Here is where I think we've had it wrong. Competencies are ALWAYS defined as behaviors; they are NOT defined as skills. And, yet, much of what I see taking place in organizations seems to imply that the words "competency" and "skill" are interchangeable.

So, if competencies are always defined as behaviors, the question we should ask ourselves—as coaches—is what elements must be present to 'cause' the behavior described within the competency definition to occur? Behaviors don't happen in isolation; they also don't occur just because the job description says so or because the boss says so. And this focus is absolutely critical because behaviors are the only tangible component we can meaningfully measure; that we can provide feedback on; and that we can visibly develop.

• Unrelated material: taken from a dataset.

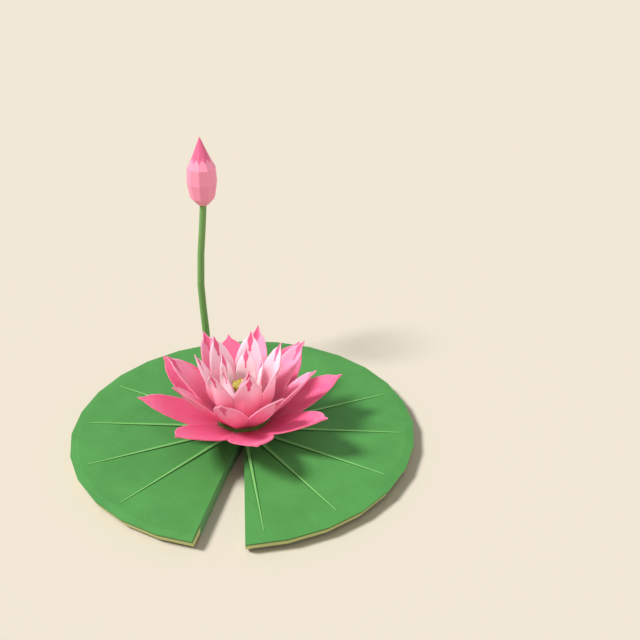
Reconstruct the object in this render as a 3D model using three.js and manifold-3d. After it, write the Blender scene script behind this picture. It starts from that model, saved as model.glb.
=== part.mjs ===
// A water lily: one open flower and one bud, both standing on a notched floating leaf.
// Millimetres, +Z up. The origin lies on the leaf's flat underside, at the middle of the leaf.
// Heights of the flower and the bud are measured from the leaf's upper face.

import * as THREE from 'three';
import { mergeVertices } from 'three/addons/utils/BufferGeometryUtils.js';
import Module from 'manifold-3d';

// ---------------------------------------------------------------- driving dimensions

const GAP = 0.3; // clearance between two pieces that touch in nature

// Colour and roughness of each kind of piece.
const LEAF_GREEN = { color: 0x4f9a4b, roughness: 0.6 };
const RECEPTACLE_GREEN = { color: 0x3f6a2c, roughness: 0.6 };
const OUTER_PINK = { color: 0xdf3f6e, roughness: 0.55 };
const MIDDLE_PINK = { color: 0xf07a9c, roughness: 0.55 };
const CUP_PINK = { color: 0xf8a9bf, roughness: 0.55 };
const INNER_PINK = { color: 0xfbc3d2, roughness: 0.55 };
const PISTIL_OLIVE = { color: 0xb9b24a, roughness: 0.6 };
const STAMEN_YELLOW = { color: 0xd8c44a, roughness: 0.6 };
const STEM_GREEN = { color: 0x5d8f3f, roughness: 0.6 };
const BUD_PINK = { color: 0xf08cab, roughness: 0.55 };

// Leaf: a thick pad with straight rim stretches, an undercut rim and one deep notch.
const LEAF_HALF_SPAN = 130; // from the middle to the rim, along X and along Y
const LEAF_TOP = 10.4; // height of the upper face
const RIM_STRETCHES = 27; // straight stretches of the rim, from one notch corner to the other
const RIM_START = -85.9; // degrees, the right-hand notch corner
const RIM_STEP = 12.8; // degrees from one rim corner to the next
const RIM_END = 258.4; // degrees, the left-hand notch corner, where the last stretch is cut short
const NOTCH_BEND = { radius: 45.5, azimuth: 258.8 }; // where the left notch edge bends
const NOTCH_APEX = { x: 0.7, y: -8.8 }; // innermost point of the notch
const LEAF_LAYERS = [
  { height: 0, rim: 0.91 }, // flat underside, on which the leaf rests
  { height: 3.1, rim: 0.977 }, // lower edge of the rim wall
  { height: 9.6, rim: 1 }, // widest line of the rim
  { height: LEAF_TOP, rim: 0.955 }, // edge of the flat upper face
];

// Veins: ridges that run out from the middle of the leaf.
const VEIN_COUNT = 13;
const VEIN_START = -79.9; // degrees
const VEIN_STEP = 25.66; // degrees
const VEIN_ROOT_RADIUS = 18; // distance of the vein's inner end from the middle
const VEIN_TIP_RADIUS = 119;
const SHORT_VEIN = { number: 5, tipRadius: 96 }; // one vein, counted from 0, ends early
const VEIN_ROOT_HALF_WIDTH = 2.1;
const VEIN_TIP_HALF_WIDTH = 0.5;
const VEIN_SIDES = 6;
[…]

If we want to unlock employee potential and maximize performance we need to better understand how to create the stimulus for the behavior to occur. This might seem complicated at first but I hope to make this relatively easy using the Venn diagram shown in the graphic depicted at the top of this page.

This week's HVAs will focus on the Coaching Target (what many golfers refer to as the "sweet spot") that occurs at the exact intersection of the three overlapping circles; the area where the employee's knowledge, skills, and abilities (KSAs) and the employee's traits, temperament, and disposition (TTDs) and the employee's behavioral drivers (BDs) all overlap ... and make the MAGIC!

High Value Activity (HVA) Action Steps

This week (starting today), enhance your coaching capability by intentionally including all three (3) of the antecedents to a behavior:

  • KSAs (Knowledge, Skills, Abilities): Knowledge is the comprehension of facts and principles gained from formal training and/or experience. Skills are developed proficiency or dexterity in mental operations or physical processes that are typically acquired through specialized training. Ability is the power or innate capacity to perform the physical or mental activities that are affiliated with a particular profession or trade. When coaching for KSAs, remember that people learn best when they have to learn. Applying what's learned to real-world situations strengthens an employee's focus and determination to learn. When an employee is only exposed to uniform topics, and at a time when it bears little immediate relevance to their role—their learning will suffer as a result.
  • TTDs (Traits, Temperament, and Disposition) are individual attributes ... the properties, qualities or characteristics of an individual that reflect one's unique personal makeup and lead to habitual patterns of behavior, thought, emotion, and tendencies to act in a specific way. When coaching for TTDs, we must appreciate that employees bring a number of differences to work. They have a variety of personalities, values, and attitudes. When they start working with your organization, these characteristics affect how they behave and perform. An employee's TTDs must be taken into consideration as you approach each P-O-L (planning-organizing-leading) dimension. TTDs focus on HOW results are achieved rather than merely the end result. It's not just what people need to KNOW and be able to DO, but also how they must function to get it DONE!
  • BDs (Behavioral Drivers) are the stimuli behind people's actions, desires, and needs. An employee's BDs may be inspired by others or events (extrinsic) or may come from within the individual (intrinsic). BDs directly impact the level of energy/effort, commitment, initiative, and creativity that employees bring to their jobs. Focusing on BDs can result in improved morale, reduced turnover, and an increase in productivity. The problem is that BDs do not come in a "one size fits all" package. Different people are motivated by different things. In order to successfully incorporate BDs in your coaching methodology, you need to know your employees. Period. Learn what their interests are and what is important to them. Show a genuine interest in their lives—not only will you learn more about what motivates them as individuals, you will be building a relationship with them and they will appreciate your efforts.

I'd love to hear how these HVAs work for you!

Neil Dempster, PhD, MBA
RESULTant™ and Behavioral Engineer

Quote of the Week

"Don’t lower your expectations to meet your performance. Raise your level of performance to meet your expectations."